Verse 19, Genesis 8:19, shows this happen: Every beast, every creeping thing, and every bird, everything that moves on the earth, went out by families from the ark.
- Notice they went out by families. Literally this would be “according to their kind.”
- They went out according to their “kind.”
- Applications:
- God is sovereign and Noah obeys.
- God is sovereign. God is in control.
- Do we doubt God’s power?
- Do we question the flood, even though we trust Him to make the sun rise tomorrow morning?
- Do we doubt the flood even though we trust His promises about Heaven?
- Do we doubt the flood even though we pray to Him about other things?

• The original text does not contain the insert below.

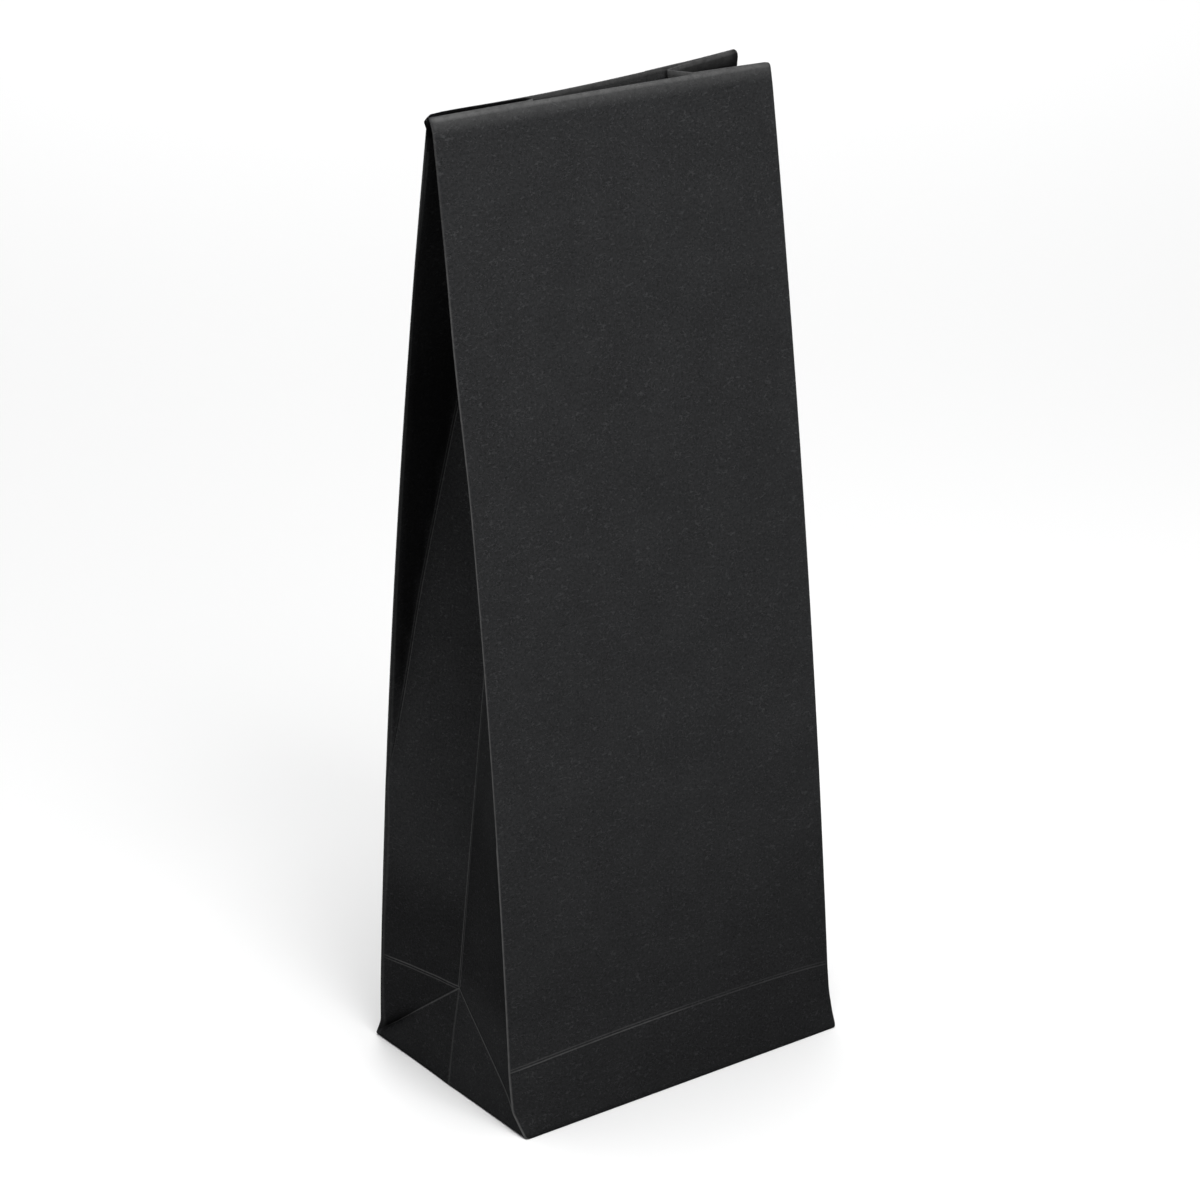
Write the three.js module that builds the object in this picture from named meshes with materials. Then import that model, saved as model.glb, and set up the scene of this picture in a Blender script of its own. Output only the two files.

- Do we believe that God raised Jesus from the dead? Do we believe that God still does miracles? Do we believe the rapture?
- God has created things perfectly for life and that is because He knew what was needed and He set it up that way.
- God is amazing and He is sovereign and He is in control.
- Noah did not disembark until God told him to do so.
- We must be obedient to the Lord as well.
- We must be willing to wait on the Lord.
- We must be willing to act when the Lord says to act.
- Noah waited for maybe a whole year without hearing from the Lord, but he patiently waited on the Lord. It is thought that it may have been 320 days: [7:11; 8:13 and assuming the usual biblical lunar year] plus the initial seven days of waiting [7:4, 10]). The ground was perfectly dry and ready for occupation (8:13–14), but not until 56 days later, on the 27th of the second month, did God command him, Go out of the ark (v. 15).[7]
- Can we trust the Lord?
- God’s way is right, don’t take matters into your own hands. It would have been easy for Noah to say, “Okay, let’s disembark…” However, he waited until God told him to leave the ark. He waited.
- Think of the ways we take matters into our own hands instead of obeying the Lord:
- Co-habitating outside of the bond of marriage.
- Having a sexual relationship outside of marriage: we say, “try on a shoe before you buy it!” However, marriage is not a commercial product.
- Marrying an unbeliever, see 2 Cor. 6:14. Instead of obeying the Lord we take matters into our own hands.
- Maybe you have an addiction but will not get help. You think no one knows about the pornography that you look at occasionally. God is calling you to get help.
- Placing things in front of God… “I am too busy, I will read my Bible tomorrow.” (check out Psalm 4:4 and 119)
- Placing things in front of the church, for example, we say our family will only miss church occasionally for sporting events.
- Maybe the Lord has called you to be involved in ministry. I actually believe you are all called to support the church in ministry with your gifts.
- Will we obey the Lord?
- God is sovereign and Noah obeys.
Close:
Do we recognize that God is in control? Do you know that there is no maverick molecule (as R.C. Sproul used to say)?
God is in control and if God is in control we can trust Him. We can trust that nothing comes across our path that He has not allowed.
Prayer
[1] https://www.gty.org/library/sermons-library/90-261/gods-miraculous-restoration-of-mankind
[2] Ibid.
[3] Ibid.
[4] Ibid.
[5] https://www.desiringgod.org/articles/how-does-providence-make-you-feel
[6] Michael A. Rydelnik and Michael Vanlaningham, eds., “Genesis,” in The Moody Bible Commentary (Chicago, IL: Moody Publishers, 2014), 60.
[7] Michael A. Rydelnik and Michael Vanlaningham, eds., “Genesis,” in The Moody Bible Commentary (Chicago, IL: Moody Publishers, 2014), 60.